The circumstances you describe indicate that the proceeds being used to settle prior debts are consideration. The liabilities described are not related to the transaction and, therefore, cannot be subtracted from the purchase price as transaction-related expenses.

Question

We are writing to inquire whether certain unpaid liabilities can be considered debt or transaction expenses and deducted from the HSR valuation.

In this example, after deducting certain transaction costs (transaction bonuses, legal fees), the transaction value is near the HSR filing threshold. The Target, a portfolio company of a private equity firm, has liabilities to a law firm not directly related to the current transaction that will be paid with the proceeds of the transaction. We understand that certain of the Target’s legal fees relate to (a) previous unsuccessful attempts to sell the company and (b) ordinary course of business legal work or related to other divestitures of parts of the Target’s business. Assume for these purposes that the legal work unrelated to the current transaction is not ongoing or recently incurred (i.e., they are at least a year old). Target deferred the payment of the legal fees until the sale of the Target to conserve cash for the business (unrelated to HSR). The Target considers these legal fees to be long-term liabilities. The Target is now being sold and the transaction contemplates paying the law firm’s legal fees from the proceeds of the transaction. The law firm liabilities are not secured by shareholders or the PE firm.

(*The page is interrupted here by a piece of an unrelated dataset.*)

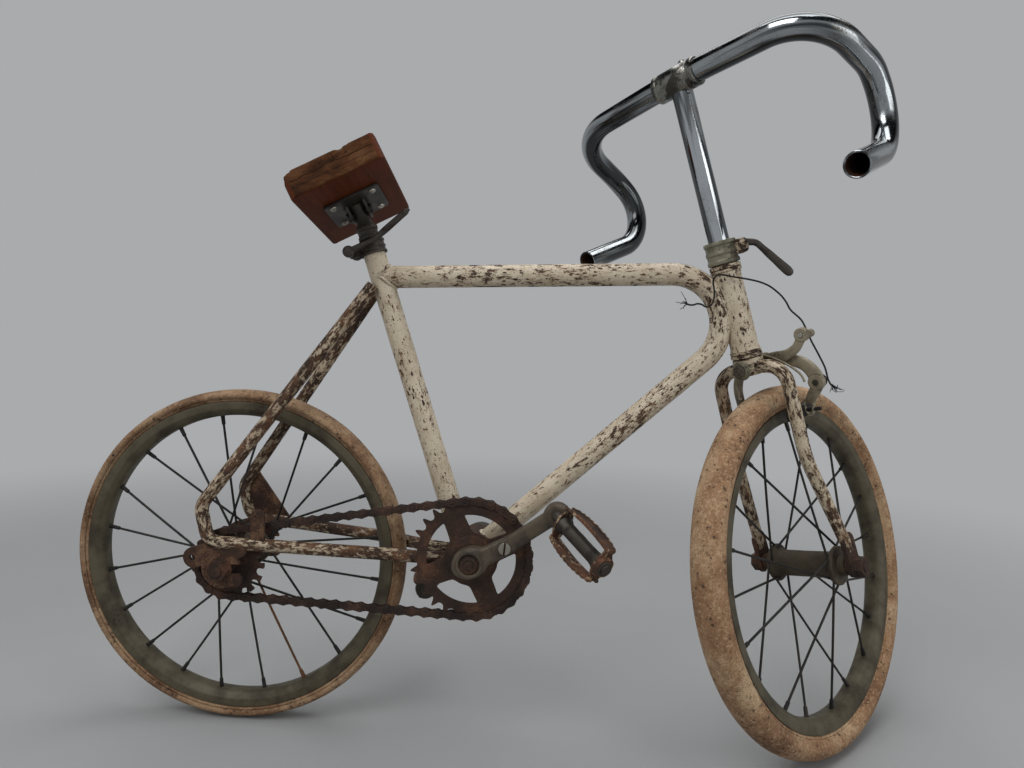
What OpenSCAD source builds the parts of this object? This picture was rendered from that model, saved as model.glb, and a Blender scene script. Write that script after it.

We would like to understand whether certain or all of these legal fees are deductible either as debt or transaction expenses.

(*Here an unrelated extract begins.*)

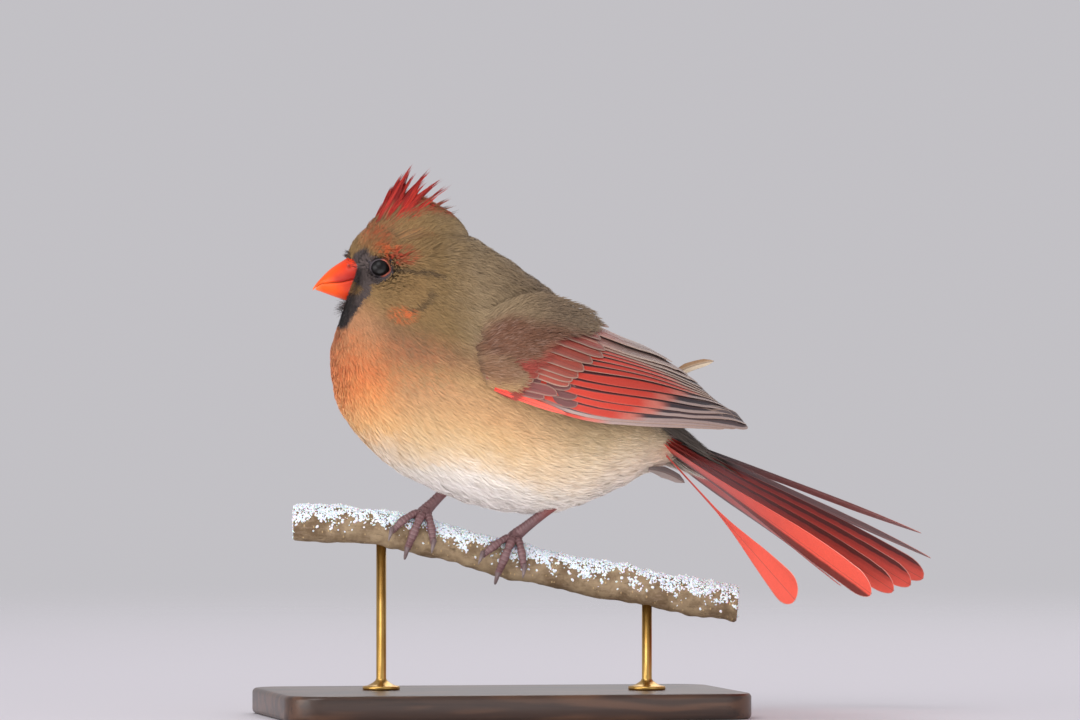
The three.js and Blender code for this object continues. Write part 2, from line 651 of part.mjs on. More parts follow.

  1. Pursuant to FTC guidance on The Treatment of Debt as Consideration, we are aware that “assumption of liabilities, if consideration for an acquisition, must all be valued in computing the acquisition price,” but, nonetheless, “not all debt retired as a part of a proposed transaction is consideration.” Given that the law firm liabilities are owed to a third party, not secured by shareholders, more than a year old, and will be paid with the proceeds of the transaction, may they be deducted from the transaction value as third-party debt?
  2. If the answer to 1 is no, may the parties deduct the aforementioned liabilities as transaction expenses to the extent such liabilities were incurred as part of prior efforts to sell the Target in a prior sales process?

About Informal Interpretations

Informal interpretations provide guidance from PNO staff on the applicability of the HSR rules to specific fact situations. They do not necessarily reflect the position of the Commission. You should not rely on them as a substitute for reading the Act and the Rules themselves. These materials do not, and are not intended to, constitute legal advice.